Face à ces prédictions préoccupantes, les viticulteurs prennent le parti de s’adapter, à l’image de la vigne qu’ils cultivent. A travers leur système de culture (taille, exposition au soleil), les pratiques mises en place (travail du sol maîtrisé, enherbement), les vignerons retournent sur les pas de leurs ancêtres pour respecter la vigne, le sol et sa biodiversité. Cela passe avant tout par la compréhension du terroir. La vigne se montre elle aussi résiliente face au réchauffement climatique. Les cépages anciens montrent le meilleur potentiel d’adaptation face aux degrés qui grimpent. Les teneurs en alcool des vins grimpent en raison du taux de sucre élevé contrairement à l’acidité qui diminue. Les cépages cultivés autrefois permettent d’atteindre un degré d’alcool plus faible et de conserver une bonne acidité. Il s’agit par ailleurs de cépages plus tardifs mettant davantage de temps pour mûrir, ce qui permet de diminuer l’impact des canicules estivales.
Face à un millésime capricieux, les cépages oubliés savent s’adapter pour produire un jus de qualité avec un beau potentiel.
Le cas du Sud-Ouest
La région du Sud-Ouest de la France qui s’étend de la Gascogne au Bergeracois possède une ressource en variétés atypiques plus importante avec des cépages comme le fer servadou ou le loin de l’œil. Cette grande diversité trouve son origine à l’époque romaine avec l’arrivée des légionnaires romains qui emportaient avec eux leurs pieds de vigne. Le phénomène est renforcé à partir du IXème siècle grâce au passage des chemins de Saint Jacques de Compostelle.
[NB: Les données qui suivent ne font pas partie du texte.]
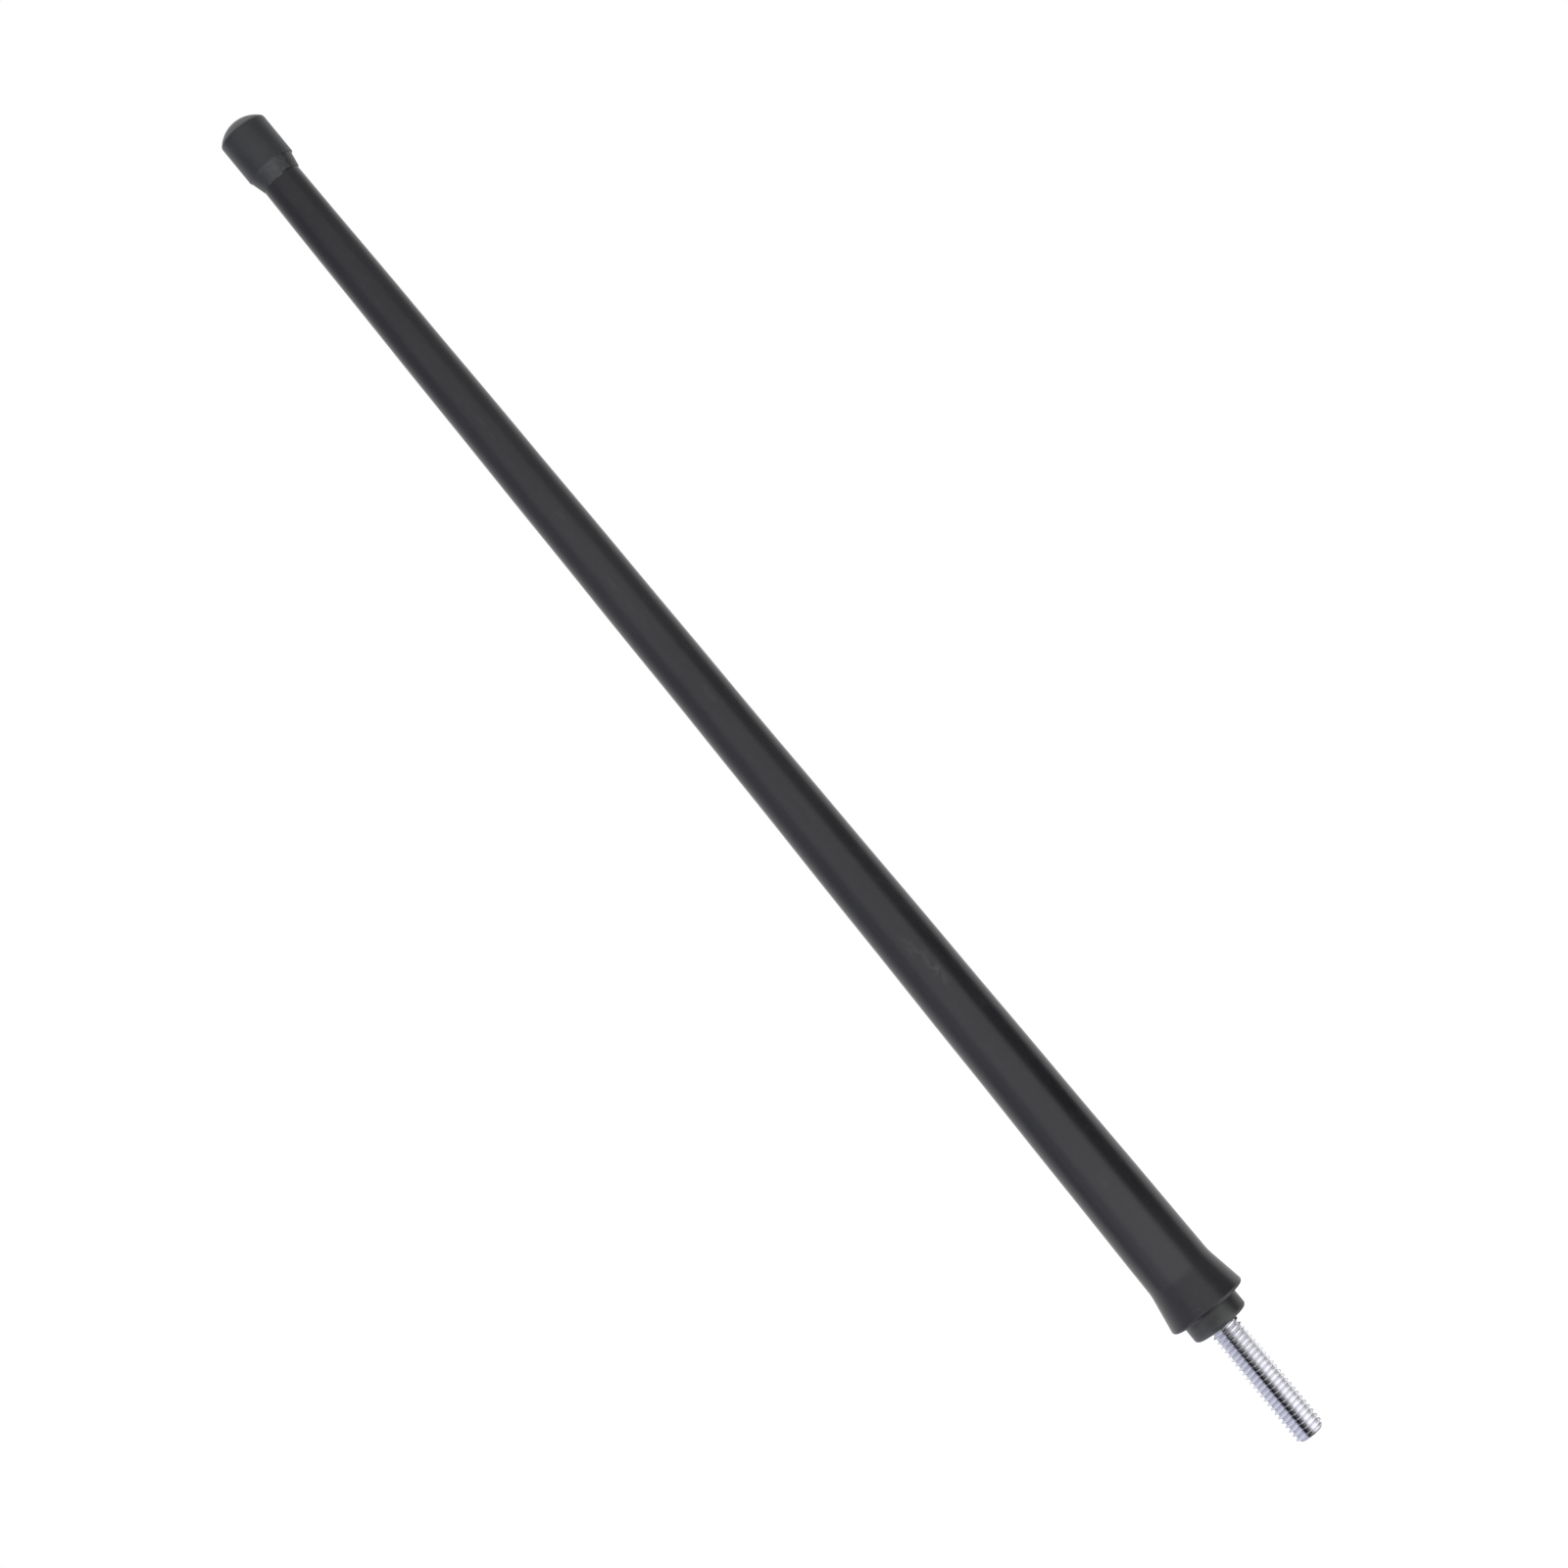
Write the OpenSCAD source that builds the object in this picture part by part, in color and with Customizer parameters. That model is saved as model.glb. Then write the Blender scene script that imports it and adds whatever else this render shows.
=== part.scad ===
// Flexible rubber mast aerial for a car. A tapered whip with a flared foot screws into the base on the
// wing or roof by its threaded stud. Inside, a helical wire radiator is wound on a glass-fibre rod.
// The mast stands along +Z, and z = 0 is the collar's seat on the car. Sizes are in millimetres.

/* [Stud] */
// Outside diameter of the mounting thread
stud_d = 6.0; // [5:0.1:6.6]
// Pitch of the mounting thread
thread_pitch = 1.0; // [0.7:0.05:1.25]
// Length of thread that shows below the collar
stud_length = 25; // [15:1:40]
// Length of thread screwed into the ferrule
stud_grip = 12; // [8:1:13]

/* [Base collar] */
// Outside diameter of the collar
collar_d = 11.3; // [10.8:0.1:12.4]
// Height of collar that shows below the sleeve
collar_height = 3.7; // [2.5:0.1:6]
// Depth of collar that sits in the sleeve's foot
collar_seat_depth = 3.0; // [2:0.1:5]
// Rounding of the collar's lower edge
collar_edge_r = 0.8; // [0.3:0.1:1.2]
// Gap all round between the collar's hole and the thread
collar_hole_gap = 0.2; // [0.1:0.05:0.5]

/* [Ferrule] */
// Diameter of the ferrule's barrel
ferrule_d = 8.8; // [8.2:0.1:9.6]
// Length of the ferrule
ferrule_length = 22; // [21:1:28]
// Diameter of the flange at the ferrule's foot
flange_d = 10.2; // [9.8:0.1:10.6]
// Thickness of the flange
flange_thickness = 1.5; // [1:0.1:2.5]
// Number of grip grooves round the barrel
groove_count = 4; // [2:1:5]
// Distance from one grip groove to the next
groove_pitch = 3.2; // [2.2:0.1:3.4]
// Width of one grip groove
groove_width = 1.4; // [0.8:0.1:1.8]
// Depth of one grip groove
groove_depth = 0.5; // [0.3:0.05:0.7]
// Depth of the socket that holds the rod
socket_depth = 6; // [4:0.5:7]
// Length of the tapered nose
nose_length = 3; // [2:0.5:4]
// Width of the nose's end face outside the shrink tube
nose_land = 0.3; // [0.1:0.1:0.6]

/* [Radiator] */
// Diameter of the glass-fibre rod
rod_d = 3.0; // [2.5:0.1:3.4]
// Diameter of the wire
wire_d = 0.5; // [0.35:0.05:0.65]
// Pitch of the open turns
open_pitch = 6; // [4.5:0.5:9]
// Number of open turns below the loading coil
foot_turns = 17; // [8:1:20]
// Pitch of the loading coil's close turns
coil_pitch = 0.75; // [0.75:0.05:1.2]
// Number of close turns in the loading coil
coil_turns = 36; // [20:1:45]
// Height of the solder fillet on the ferrule's nose
solder_height = 1.0; // [0.6:0.1:1.6]
// Wall of the shrink tube
tube_wall = 0.35; // [0.2:0.05:0.5]
// Bare length of rod above the shrink tube
rod_tail = 1.5; // [0.5:0.5:3]
// Length of shrink tube left above the last turn of wire
tube_tail = 1.0; // [0.5:0.5:3]

/* [Sleeve] */
// Height of the mast's tip above the seat
mast_height = 279.4; // [255:0.1:320]
// Diameter of the foot's rim
rim_d = 15.7; // [15:0.1:17]
// Rounding of the rim's edge
rim_edge_r = 0.7; // [0.3:0.1:1]
// Height of the flare above the rim
flare_height = 8; // [7:0.5:12]
// Diameter where the flare meets the long taper
foot_d = 13.1; // [12.6:0.1:14]
// Diameter at the waist
waist_d = 10.0; // [9:0.1:10.6]
// Height of the waist above the seat
waist_z = 135; // [110:1:160]
// Diameter where the last taper begins
upper_d = 8.9; // [8.4:0.1:9.2]
// Height above the seat where the last taper begins
upper_z = 209; // [180:1:225]
// Diameter at the sleeve's top, inside the cap
top_d = 7.5; // [7.1:0.1:7.7]

/* [Tip cap] */
// Diameter of the cap
cap_d = 9.7; // [9.3:0.1:10.6]
// Height of the cap's straight side
cap_height = 8.2; // [6.5:0.1:12]
// Height of the domed crown
crown_height = 2.3; // [1.5:0.1:3.5]
// Rounding of the edge between crown and side
crown_edge_r = 0.6; // [0.2:0.1:0.8]
// Width of the ledge at the bottom of the straight side
ledge_width = 0.3; // [0.1:0.05:0.4]
// Height of the tapered neck below the ledge
neck_height = 2.9; // [2:0.1:5]
// Wall of the neck at its lower lip
lip_wall = 0.2; // [0.15:0.05:0.35]
// Depth of the sleeve's top above the ledge
cap_grip = 5.0; // [3:0.1:5.8]

/* [Fits] */
// Glue or moulding line left between the bonded pieces
bond_gap = 0.05; // [0.02:0.01:0.1]
// Gap left between the rod's end and the cap
rod_end_gap = 0.5; // [0.1:0.1:0.9]

/* [Hidden] */
$fn = 96;
ARC_STEPS = 8;
WIRE_STEPS = 12;
WIRE_SIDES = 5;

// Thread forms of the ISO metric profile, as shares of the pitch
pitch_diameter_drop = 0.6495 * thread_pitch;
thread_depth = 0.6134 * thread_pitch;
drill_depth = 0.3;

stud_r = stud_d / 2;
shank_r = (stud_d - pitch_diameter_drop) / 2;
shank_step = stud_r - shank_r;
collar_top = collar_height + collar_seat_depth;
collar_hole_r = stud_r + collar_hole_gap;
stud_top = collar_top + stud_grip;
ferrule_top = collar_top + ferrule_length;
nose_base = ferrule_top - nose_length;
first_groove = collar_top + flange_thickness + groove_pitch / 2;

rod_r = rod_d / 2;
wire_r = wire_d / 2;
// The wire's flat-sided turns clear the rod at the middle of each side
winding_r = (rod_r + wire_r + bond_gap) / cos(180 / WIRE_STEPS);
tube_bore_r = winding_r + wire_r + bond_gap;
tube_r = tube_bore_r + tube_wall;
nose_r = tube_r + nose_land;
sleeve_bore_r = tube_r + bond_gap;

shoulder_z = mast_height - crown_height;
ledge_z = shoulder_z - cap_height;
lip_z = ledge_z - neck_height;
sleeve_top = ledge_z + cap_grip;
rod_top = sleeve_top - rod_end_gap;
tube_top = rod_top - rod_tail;

winding_start = ferrule_top + solder_height + wire_r + bond_gap;
coil_start = winding_start + foot_turns * open_pitch;
coil_end = coil_start + coil_turns * coil_pitch;
winding_space = tube_top - tube_tail - coil_end;
tip_turns = max(0, floor(winding_space / open_pitch));
all_turns = foot_turns + coil_turns + tip_turns;

// Sleeve's outer radius at a height on its last taper
function last_taper_r(z) = upper_d / 2 + (top_d - upper_d) / 2 * (z - upper_z) / (sleeve_top - upper_z);

// Points on an arc about [x, z] from one angle to the other
function arc(x, z, r, from, to) =
    [for (i = [0:ARC_STEPS]) let (a = from + (to - from) * i / ARC_STEPS) [x + r * cos(a), z + r * sin(a)]];

// A turned piece of the section given as its child, which lies at x >= 0
module turned() rotate_extrude() children();

// A rectangle of the section, from radius r0 to r1 and height z0 to z1
module band(r0, r1, z0, z1) translate([r0, z0]) square([r1 - r0, z1 - z0]);

// Double-ended stud. The shank between its two threads has their pitch diameter, as rolled threads leave it
module mast_stud() {
    color("#c9cbd3") turned() polygon([
        [0, -stud_length],
        [stud_r - thread_depth, -stud_length],
        [stud_r, -stud_length + thread_depth],
        [stud_r, 0],
        [shank_r, shank_step],
        [shank_r, collar_top],
        [stud_r, collar_top + shank_step],
        [stud_r, stud_top - thread_depth],
        [stud_r - thread_depth, stud_top],
        [0, stud_top]
    ]);
}

// Collar that closes the sleeve's foot and bears on the car's aerial base
module base_collar() {
    r = collar_d / 2;
    color("#303134") turned() difference() {
        polygon(concat(
            [[0, 0]],
            arc(r - collar_edge_r, collar_edge_r, collar_edge_r, -90, 0),
            [[r, collar_top], [0, collar_top]]
        ));
        band(0, collar_hole_r, 0, collar_top);
    }
}

// Outside of the ferrule, with its radii and grooves grown by a gap, which the sleeve is moulded to
module ferrule_section(gap) {
    r = ferrule_d / 2;
    difference() {
        polygon([
            [0, collar_top],
            [flange_d / 2 + gap, collar_top],
            [flange_d / 2 + gap, collar_top + flange_thickness + gap],
            [r + gap, collar_top + flange_thickness + gap],
            [r + gap, nose_base],
            [nose_r + gap, ferrule_top],
            [0, ferrule_top]
        ]);
        for (i = [0:groove_count - 1]) {
            z = first_groove + i * groove_pitch;
            band(r - groove_depth + gap, flange_d / 2 + gap, z + gap, z + groove_width - gap);
        }
    }
}

// Turned brass ferrule. The stud screws in below, the rod is held above, and the grooves grip the rubber
module ferrule() {
    color("#b8923e") turned() difference() {
        ferrule_section(0);
        band(0, stud_r + bond_gap, collar_top, stud_top + drill_depth);
        band(0, rod_r + bond_gap, ferrule_top - socket_depth, ferrule_top);
    }
}

// Solder fillet that joins the wire to the ferrule's nose, hollow in section
module solder_joint() {
    inner = rod_r + bond_gap;
    top = inner + wire_r;
    outer = tube_bore_r - bond_gap;
    color("#a9adb3") turned() polygon(concat(
        [[inner, ferrule_top]],
        [for (i = [0:ARC_STEPS]) let (u = i / ARC_STEPS)
            [top + (outer - top) * pow(1 - u, 2), ferrule_top + solder_height * u]],
        [[inner, ferrule_top + solder_height]]
    ));
}

// Springy glass-fibre rod that the wire is wound on
module core_rod() {
    color("#d9d3b4") translate([0, 0, ferrule_top - socket_depth])
        cylinder(r = rod_r, h = rod_top - ferrule_top + socket_depth);
}

// Height of the wire after a number of turns: open turns, the close loading coil, then open turns again
function wire_z(n) =
    n < foot_turns ? winding_start + n * open_pitch
    : n < foot_turns + coil_turns ? coil_start + (n - foot_turns) * coil_pitch
    : coil_end + (n - foot_turns - coil_turns) * open_pitch;

// Slope of the wire at a number of turns, as the angle it climbs at
function wire_lead(n) = let (d = 0.5 / WIRE_STEPS)
    atan((wire_z(n + d) - wire_z(n - d)) / (2 * PI * winding_r * 2 * d));

// One ring of points round the wire, square to its run
function wire_ring(n) = let (a = 360 * n, lead = wire_lead(n))
    [for (j = [0:WIRE_SIDES - 1]) let (
            b = 360 * j / WIRE_SIDES,
            out = winding_r + wire_r * cos(b),
            up = wire_r * sin(b))
        [out * cos(a) + up * sin(lead) * sin(a),
         out * sin(a) - up * sin(lead) * cos(a),
         wire_z(n) + up * cos(lead)]];

// Helical copper radiator, swept ring by ring along its own rule. Its close turns load the aerial
module radiator_winding() {
    rings = all_turns * WIRE_STEPS;
    points = [for (i = [0:rings]) each wire_ring(i / WIRE_STEPS)];
    sides = [for (i = [0:rings - 1], j = [0:WIRE_SIDES - 1])
        let (a = i * WIRE_SIDES + j, b = i * WIRE_SIDES + (j + 1) % WIRE_SIDES)
        each [[a, b, b + WIRE_SIDES], [a, b + WIRE_SIDES, a + WIRE_SIDES]]];
    start_face = [for (j = [WIRE_SIDES - 1:-1:0]) j];
    end_face = [for (j = [0:WIRE_SIDES - 1]) rings * WIRE_SIDES + j];
    color("#b4653a") polyhedron(points, concat([start_face, end_face], sides));
}

// Shrink tube that holds the turns in place
module shrink_tube() {
    color("#1b1b1d") turned() band(tube_bore_r, tube_r, ferrule_top, tube_top);
}

// Tapered rubber sleeve with its flared foot, moulded over the ferrule and the covered radiator
module mast_sleeve() {
    rim_r = rim_d / 2;
    color("#2b2c2f") turned() difference() {
        polygon(concat(
            [[0, collar_height]],
            arc(rim_r - rim_edge_r, collar_height + rim_edge_r, rim_edge_r, -90, 0),
            [[foot_d / 2, collar_height + flare_height],
             [waist_d / 2, waist_z],
             [upper_d / 2, upper_z],
             [top_d / 2, sleeve_top],
             [0, sleeve_top]]
        ));
        band(0, collar_d / 2 + bond_gap, collar_height, collar_top);
        ferrule_section(bond_gap);
        band(0, sleeve_bore_r, ferrule_top, sleeve_top);
    }
}

// Moulded rubber cap with a domed crown, and a thin tapered neck that laps over the sleeve
module tip_cap() {
    r = cap_d / 2;
    // The crown is part of a sphere, and its rounded edge touches the sphere and the side
    crown_r = (r * r + crown_height * crown_height) / (2 * crown_height);
    crown_z = mast_height - crown_r;
    edge_x = r - crown_edge_r;
    edge_z = crown_z + sqrt(pow(crown_r - crown_edge_r, 2) - edge_x * edge_x);
    edge_angle = atan2(edge_z - crown_z, edge_x);
    bore_lip_r = last_taper_r(lip_z) + bond_gap;
    color("#333437") turned() difference() {
        polygon(concat(
            [[0, lip_z], [bore_lip_r + lip_wall, lip_z], [r - ledge_width, ledge_z], [r, ledge_z]],
            arc(edge_x, edge_z, crown_edge_r, 0, edge_angle),
            arc(0, crown_z, crown_r, edge_angle, 90)
        ));
        polygon([[0, lip_z], [bore_lip_r, lip_z], [top_d / 2 + bond_gap, sleeve_top], [0, sleeve_top]]);
    }
}

mast_stud();
base_collar();
ferrule();
solder_joint();
core_rod();
radiator_winding();
shrink_tube();
mast_sleeve();
tip_cap();
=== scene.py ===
"""Rubber car mast aerial: the looks of its sleeve, cap, collar and threaded stud, and a plain studio."""

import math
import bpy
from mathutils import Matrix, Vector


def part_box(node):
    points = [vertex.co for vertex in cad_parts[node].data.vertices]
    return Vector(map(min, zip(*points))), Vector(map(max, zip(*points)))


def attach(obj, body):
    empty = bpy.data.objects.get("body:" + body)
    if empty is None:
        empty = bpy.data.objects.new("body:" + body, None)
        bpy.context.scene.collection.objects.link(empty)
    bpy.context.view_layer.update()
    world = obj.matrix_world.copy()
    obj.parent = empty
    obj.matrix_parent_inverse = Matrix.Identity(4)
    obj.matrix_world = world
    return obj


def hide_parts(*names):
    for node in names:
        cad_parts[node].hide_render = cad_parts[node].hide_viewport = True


bl_info = {
    "name": "Rubber Car Mast Aerial",
    "version": (1, 0, 0),
    "blender": (4, 5, 0),
    "location": "View3D > Sidebar > Aerial",
    "description": "Builds the rubber, moulded and threaded pieces of a car mast aerial",
    "category": "Add Mesh",
}

import bmesh
import bpy
import numpy as np
from bpy.props import FloatProperty, IntProperty, PointerProperty
from bpy.types import Operator, Panel, PropertyGroup
from mathutils import Matrix, Vector

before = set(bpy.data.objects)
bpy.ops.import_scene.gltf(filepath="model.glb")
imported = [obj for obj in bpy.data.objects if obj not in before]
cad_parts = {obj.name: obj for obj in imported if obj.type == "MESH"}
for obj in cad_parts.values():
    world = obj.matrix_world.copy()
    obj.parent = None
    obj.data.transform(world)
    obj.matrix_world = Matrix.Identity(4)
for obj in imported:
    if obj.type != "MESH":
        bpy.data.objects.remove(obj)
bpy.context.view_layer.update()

MM = 0.001
ROOT = "root"


def low(node):
    """Height of a node's lowest point."""
    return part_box(node)[0].z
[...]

Des abbayes puissantes comme l’abbaye de Conques permet le développement de cépages autochtones tels le gouait ou le menut, ancêtre du cabernet sauvignon.
Souvent qualifiés de démodés voire vieillots, les vignerons qui se sont battus pour préserver cette diversité étaient peut-être simplement visionnaires ! Le vignoble français est ainsi en continuelle mutation avec aujourd’hui un retour aux pratiques et variétés d’antan.